## Start

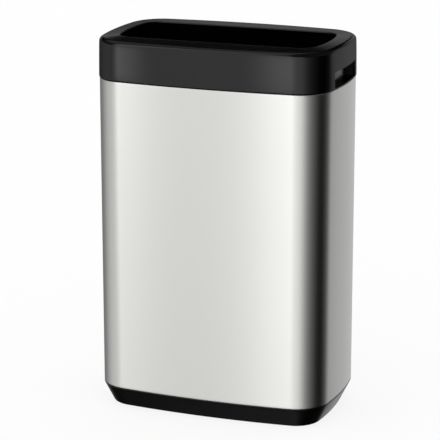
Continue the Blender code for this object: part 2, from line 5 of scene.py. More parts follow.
import bmesh
import bpy
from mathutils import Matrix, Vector


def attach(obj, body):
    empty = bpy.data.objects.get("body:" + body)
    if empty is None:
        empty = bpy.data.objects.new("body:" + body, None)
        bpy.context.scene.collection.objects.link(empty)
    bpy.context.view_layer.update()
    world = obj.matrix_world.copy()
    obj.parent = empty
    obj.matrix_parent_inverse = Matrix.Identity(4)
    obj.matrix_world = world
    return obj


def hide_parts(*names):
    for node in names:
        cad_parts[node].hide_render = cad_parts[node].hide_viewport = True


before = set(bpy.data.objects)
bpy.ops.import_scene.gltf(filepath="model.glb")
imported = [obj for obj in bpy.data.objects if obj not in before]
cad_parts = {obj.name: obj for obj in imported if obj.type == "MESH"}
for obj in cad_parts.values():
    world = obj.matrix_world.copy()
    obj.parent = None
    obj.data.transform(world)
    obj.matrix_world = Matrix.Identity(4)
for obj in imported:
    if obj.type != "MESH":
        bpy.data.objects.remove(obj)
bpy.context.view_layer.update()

# Base pan
# One black injection moulding: a deck with ribs below it, a skirt that slopes in to the floor and
# a low rim that locates the sleeve. The sleeve's flange is screwed down to the deck from below.

# steps along each arc of a plan, the angle up to which faces are shaded as one, and the distance
# within which points are merged
FRONT_STEPS = 24
CORNER_STEPS = 20
SIDE_STEPS = 12
SMOOTH = math.radians(32)
MERGE_DISTANCE = 0.000001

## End

◆ Written instruction: Your task is to reproduce the whole listing exactly.

◆ Written solution:
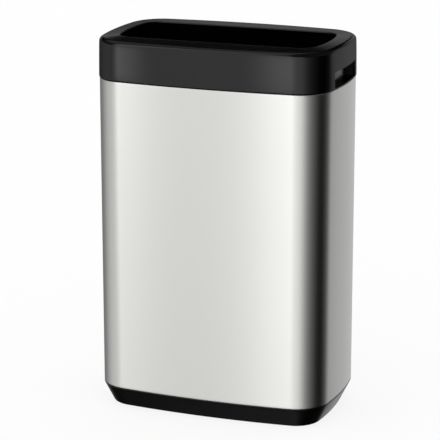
Continue the Blender code for this object: part 2, from line 5 of scene.py. More parts follow.
import bmesh
import bpy
from mathutils import Matrix, Vector


def attach(obj, body):
    empty = bpy.data.objects.get("body:" + body)
    if empty is None:
        empty = bpy.data.objects.new("body:" + body, None)
        bpy.context.scene.collection.objects.link(empty)
    bpy.context.view_layer.update()
    world = obj.matrix_world.copy()
    obj.parent = empty
    obj.matrix_parent_inverse = Matrix.Identity(4)
    obj.matrix_world = world
    return obj


def hide_parts(*names):
    for node in names:
        cad_parts[node].hide_render = cad_parts[node].hide_viewport = True


before = set(bpy.data.objects)
bpy.ops.import_scene.gltf(filepath="model.glb")
imported = [obj for obj in bpy.data.objects if obj not in before]
cad_parts = {obj.name: obj for obj in imported if obj.type == "MESH"}
for obj in cad_parts.values():
    world = obj.matrix_world.copy()
    obj.parent = None
    obj.data.transform(world)
    obj.matrix_world = Matrix.Identity(4)
for obj in imported:
    if obj.type != "MESH":
        bpy.data.objects.remove(obj)
bpy.context.view_layer.update()

# Base pan
# One black injection moulding: a deck with ribs below it, a skirt that slopes in to the floor and
# a low rim that locates the sleeve. The sleeve's flange is screwed down to the deck from below.

# steps along each arc of a plan, the angle up to which faces are shaded as one, and the distance
# within which points are merged
FRONT_STEPS = 24
CORNER_STEPS = 20
SIDE_STEPS = 12
SMOOTH = math.radians(32)
MERGE_DISTANCE = 0.000001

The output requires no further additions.